Repeat, exactly as written, every line from the one holding "cross, tee = cross_connector(), tee_connector()" through the one holding "obj.parent = empty". Leave out all other lines.

— Start Material provided —

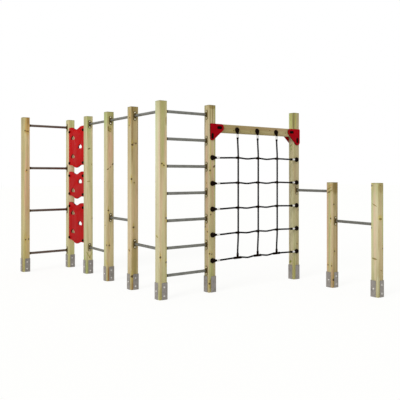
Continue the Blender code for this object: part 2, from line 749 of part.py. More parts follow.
def upright_points(x, rows):
    """Points of an upright rope, from its anchor down to the lowest rope across."""
    top = BEAM_TOP - NET_ANCHOR_DROP - ANCHOR_TAIL + ROPE_END_SINK
    ferrule = BEAM_TOP - NET_ANCHOR_DROP - ANCHOR_TAIL - FERRULE_LENGTH - 2 * FERRULE_SPACE
    half = CROSS_SLEEVE / 2 + ROPE_STRAIGHT
    levels = [z + ROPE_LIFT for z in rows]
    stem = levels[-1] + TEE_STEM + ROPE_STRAIGHT
    end = levels[-1] - ROPE_END_DROP
    points = []
    for depth in stretches([-top, *(-z for z in levels[:-1]), -end], half):
        out = smooth((ferrule + depth) / (ferrule - levels[0] - half))
        out *= smooth((-depth - stem) / (levels[-2] - half - stem))
        points.append((x, ROPE_PLANE - ROPE_SHIFT * out, -depth))
    return points


def rope_tubes(routes):
    """Round ropes along their routes, with closed ends."""
    curve = bpy.data.curves.new("rope", "CURVE")
    curve.dimensions = "3D"
    curve.bevel_depth = ROPE_RADIUS
    curve.bevel_resolution = 2
    curve.use_fill_caps = True
    for route in routes:
        spline = curve.splines.new("POLY")
        spline.points.add(len(route) - 1)
        for point, place in zip(spline.points, route):
            point.co = (*place, 1.0)
    rope = bpy.data.objects.new("rope", curve)
    bm = bmesh.new()
    bm.from_mesh(rope.to_mesh())
    rope.to_mesh_clear()
    bpy.data.objects.remove(rope)
    bmesh.ops.remove_doubles(bm, verts=bm.verts, dist=SINK / 100)
    return bm


def rope_anchor():
    """A moulded rope anchor: a round cap drawn out to a tail along +X, its seat at Z 0."""
    bm = bmesh.new()
    bmesh.ops.create_uvsphere(bm, u_segments=ANCHOR_SIDES, v_segments=ANCHOR_SIDES // 2, radius=ANCHOR_RADIUS)
    bmesh.ops.delete(bm, geom=[vert for vert in bm.verts if vert.co.z < -GAP], context="VERTS")
    bmesh.ops.delete(bm, geom=bm.edges, context="EDGES_FACES")
    bmesh.ops.scale(bm, vec=(1.0, 1.0, ANCHOR_HEIGHT / ANCHOR_RADIUS), verts=bm.verts)
    for y, z in circle(ANCHOR_TAIL_RADIUS, FITTING_SIDES):
        bm.verts.new((ANCHOR_TAIL, y, ROPE_STANDOFF + z))
    shape = bmesh.ops.convex_hull(bm, input=bm.verts)
    spare = {item for key in ("geom_interior", "geom_unused") for item in shape[key]}
    spare = [item for item in spare if isinstance(item, bmesh.types.BMVert)]
    bmesh.ops.delete(bm, geom=spare, context="VERTS")
    return finish_mesh(bm, "rope_anchor")


def ferrule():
    """A ferrule pressed round a rope's end, along +X from its anchor's tail."""
    start = ANCHOR_TAIL + FERRULE_SPACE
    radius = ROPE_RADIUS + FERRULE_WALL
    return finish_mesh(cylinder(radius, (start, 0.0, 0.0), (start + FERRULE_LENGTH, 0.0, 0.0)), "ferrule")


def cross_connector():
    """Two crossed sleeves in one moulding, one round each rope."""
    half = CROSS_SLEEVE / 2
    outer = ROPE_RADIUS + SLEEVE_WALL
    level = cylinder(outer, (-half, ROPE_SHIFT, 0.0), (half, ROPE_SHIFT, 0.0))
    upright = cylinder(outer, (0.0, -ROPE_SHIFT, -half), (0.0, -ROPE_SHIFT, half))
    return finish_mesh(combined("cross", level, [upright], "UNION"), "cross_connector")


def tee_connector():
    """A long sleeve round the lowest rope with a stem for the upright rope's end."""
    half = TEE_SLEEVE / 2
    outer = ROPE_RADIUS + TEE_WALL
    level = cylinder(outer, (-half, 0.0, 0.0), (half, 0.0, 0.0))
    stem = cylinder(outer - TEE_STEM_STEP, (0.0, 0.0, 0.0), (0.0, 0.0, TEE_STEM))
    return finish_mesh(combined("tee", level, [stem], "UNION"), "tee_connector")


def make_net():
    """Ropes across between the net posts and upright ropes from the beam, joined by their fittings."""
    middle = (POSTS["g"][0] + NET_BAY / 2, POSTS["g"][1], 0.0)
    rows, columns = net_rows(), net_columns()
    across = rope_tubes([across_points(z, z == rows[-1]) for z in rows])
    uprights = rope_tubes([upright_points(x, rows) for x in columns])

    out = (0.0, -1.0, 0.0)
    front = -HALF_POST - GAP
    seats = []
    for z in rows:
        seats += [placing((side, 0.0, 0.0), out, (-side * NET_BAY / 2, front, z)) for side in (1, -1)]
    for x in columns:
        seats.append(placing((0.0, 0.0, -1.0), out, (x, front, BEAM_TOP - NET_ANCHOR_DROP)))
    on_rope = Matrix.Translation((0.0, 0.0, ROPE_STANDOFF - GAP))
    anchor, end = rope_anchor(), ferrule()
    anchors = gathered([(anchor, seat) for seat in seats])
    ferrules = gathered([(end, seat @ on_rope) for seat in seats])

    def crossing(x, z):
        return Matrix.Translation((x, ROPE_PLANE, z + ROPE_LIFT))

    cross, tee = cross_connector(), tee_connector()
    connectors = [(cross, crossing(x, z)) for z in rows[:-1] for x in columns]
    connectors += [(tee, crossing(x, rows[-1])) for x in columns]
    tools = [uprights, gathered(connectors), ferrules, anchors]
    net = combined("net", across, tools, "UNION")
    add_piece("rope_net", finish_mesh(net, "rope_net"), BLACK_ROPE, middle)


for old in list(bpy.data.objects):
    bpy.data.objects.remove(old)
frame_root = bpy.data.objects.new("parkour_frame", None)
bpy.context.scene.collection.objects.link(frame_root)
make_posts()
make_feet()
make_bars()
make_panels()
make_beam()
make_corner_plates()
make_net()
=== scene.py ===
"""Looks of a timber parkour frame: posts, steel bars, moulded climbing panels and a rope net."""

import math
import random
from itertools import pairwise

import bmesh
import bpy
from bpy.props import FloatProperty, FloatVectorProperty, PointerProperty
from mathutils import Matrix, Vector


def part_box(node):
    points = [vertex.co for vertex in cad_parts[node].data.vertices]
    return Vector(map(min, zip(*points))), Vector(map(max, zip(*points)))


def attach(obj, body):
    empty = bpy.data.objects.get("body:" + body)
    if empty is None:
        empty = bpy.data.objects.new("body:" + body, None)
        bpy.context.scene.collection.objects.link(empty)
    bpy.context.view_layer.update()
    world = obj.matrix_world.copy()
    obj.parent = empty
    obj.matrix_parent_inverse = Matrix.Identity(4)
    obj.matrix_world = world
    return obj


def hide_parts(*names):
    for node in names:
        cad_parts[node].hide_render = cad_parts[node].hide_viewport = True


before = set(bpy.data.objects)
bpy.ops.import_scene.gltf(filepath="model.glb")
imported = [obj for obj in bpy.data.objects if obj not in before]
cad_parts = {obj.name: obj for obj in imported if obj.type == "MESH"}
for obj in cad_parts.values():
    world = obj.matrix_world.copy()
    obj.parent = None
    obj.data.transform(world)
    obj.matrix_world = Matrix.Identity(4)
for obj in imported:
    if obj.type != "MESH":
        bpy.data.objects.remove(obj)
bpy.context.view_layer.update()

bl_info = {
    "name": "Parkour frame",
    "version": (1, 0, 0),
    "blender": (4, 5, 0),
    "location": "3D View > Sidebar > Parkour",
    "description": "Builds the visible pieces of a timber parkour frame round its CAD model",
    "category": "Add Mesh",
}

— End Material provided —

> [Solution to this task]:
    cross, tee = cross_connector(), tee_connector()
    connectors = [(cross, crossing(x, z)) for z in rows[:-1] for x in columns]
    connectors += [(tee, crossing(x, rows[-1])) for x in columns]
    tools = [uprights, gathered(connectors), ferrules, anchors]
    net = combined("net", across, tools, "UNION")
    add_piece("rope_net", finish_mesh(net, "rope_net"), BLACK_ROPE, middle)


for old in list(bpy.data.objects):
    bpy.data.objects.remove(old)
frame_root = bpy.data.objects.new("parkour_frame", None)
bpy.context.scene.collection.objects.link(frame_root)
make_posts()
make_feet()
make_bars()
make_panels()
make_beam()
make_corner_plates()
make_net()
=== scene.py ===
"""Looks of a timber parkour frame: posts, steel bars, moulded climbing panels and a rope net."""

import math
import random
from itertools import pairwise

import bmesh
import bpy
from bpy.props import FloatProperty, FloatVectorProperty, PointerProperty
from mathutils import Matrix, Vector


def part_box(node):
    points = [vertex.co for vertex in cad_parts[node].data.vertices]
    return Vector(map(min, zip(*points))), Vector(map(max, zip(*points)))


def attach(obj, body):
    empty = bpy.data.objects.get("body:" + body)
    if empty is None:
        empty = bpy.data.objects.new("body:" + body, None)
        bpy.context.scene.collection.objects.link(empty)
    bpy.context.view_layer.update()
    world = obj.matrix_world.copy()
    obj.parent = empty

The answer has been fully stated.